Answer with a single number, the count of lines holding the word "that".
——
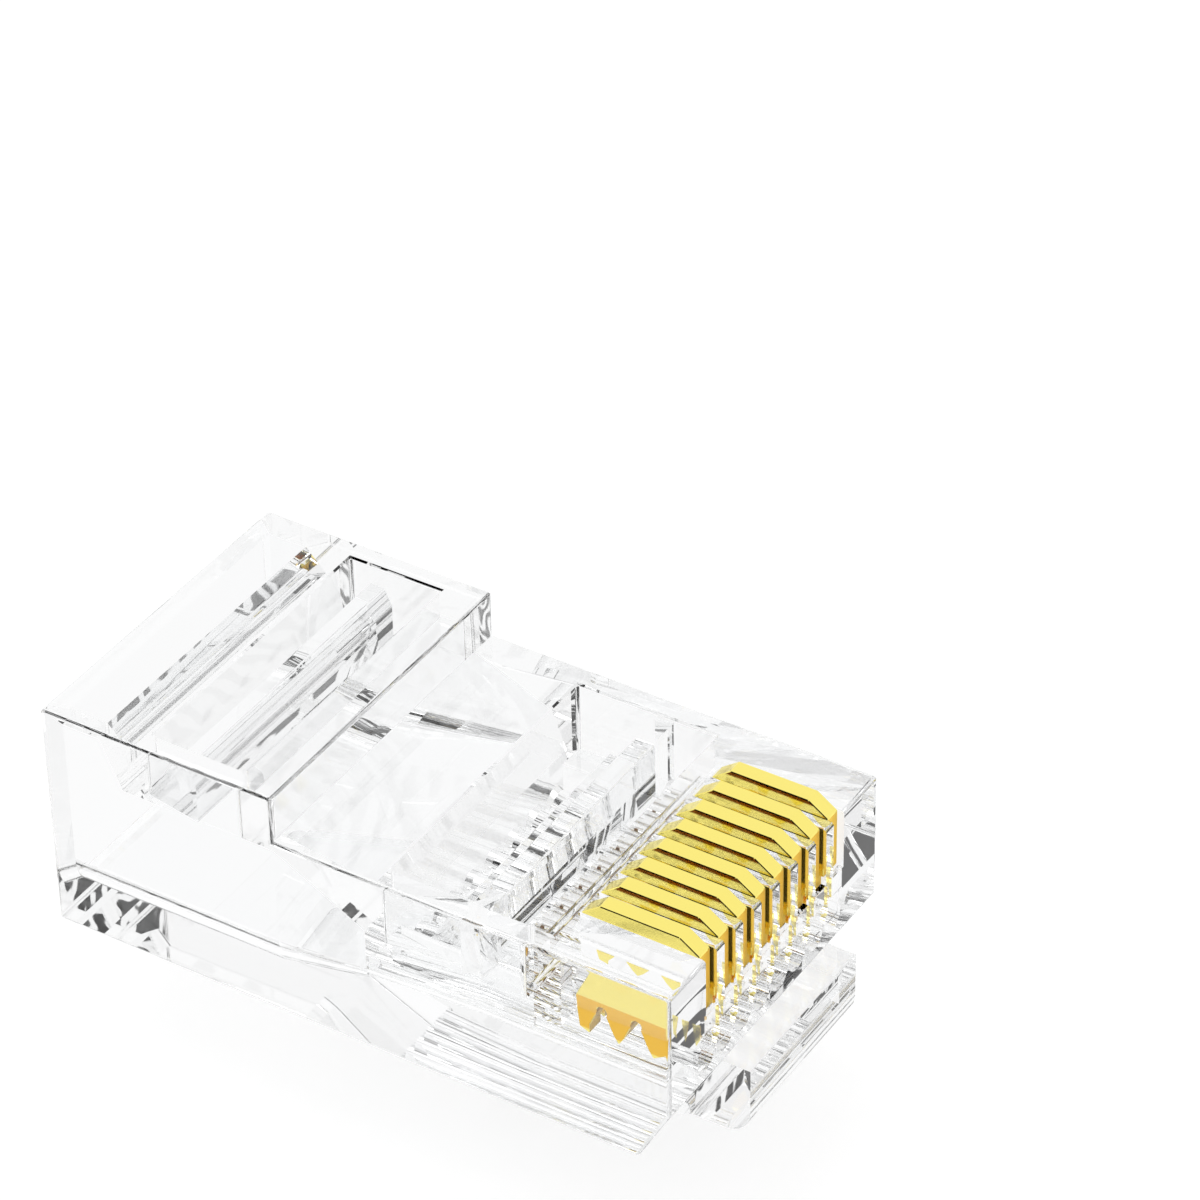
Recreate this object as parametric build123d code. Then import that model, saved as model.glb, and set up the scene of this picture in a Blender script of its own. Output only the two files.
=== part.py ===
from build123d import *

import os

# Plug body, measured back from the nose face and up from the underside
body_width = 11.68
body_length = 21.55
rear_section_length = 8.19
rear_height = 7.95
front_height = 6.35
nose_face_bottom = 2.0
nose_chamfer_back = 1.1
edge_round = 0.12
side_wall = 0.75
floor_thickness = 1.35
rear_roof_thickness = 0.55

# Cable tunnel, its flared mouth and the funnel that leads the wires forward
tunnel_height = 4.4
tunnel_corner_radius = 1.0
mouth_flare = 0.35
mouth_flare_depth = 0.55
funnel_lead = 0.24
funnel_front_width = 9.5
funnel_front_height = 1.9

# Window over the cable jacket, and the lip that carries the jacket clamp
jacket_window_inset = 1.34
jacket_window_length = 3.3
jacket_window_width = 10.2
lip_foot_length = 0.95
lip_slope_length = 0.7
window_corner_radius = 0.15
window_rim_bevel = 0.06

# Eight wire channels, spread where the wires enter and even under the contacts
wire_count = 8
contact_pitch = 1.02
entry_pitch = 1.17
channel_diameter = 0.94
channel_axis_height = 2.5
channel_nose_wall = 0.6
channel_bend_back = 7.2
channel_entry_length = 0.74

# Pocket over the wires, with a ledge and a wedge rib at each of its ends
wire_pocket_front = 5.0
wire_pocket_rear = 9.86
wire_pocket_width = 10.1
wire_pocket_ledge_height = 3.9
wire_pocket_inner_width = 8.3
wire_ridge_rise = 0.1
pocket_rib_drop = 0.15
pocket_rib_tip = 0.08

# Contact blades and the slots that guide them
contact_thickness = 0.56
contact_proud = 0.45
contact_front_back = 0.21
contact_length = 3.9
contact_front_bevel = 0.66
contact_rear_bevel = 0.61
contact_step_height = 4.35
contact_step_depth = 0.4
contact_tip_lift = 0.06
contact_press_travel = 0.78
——
[The response] 4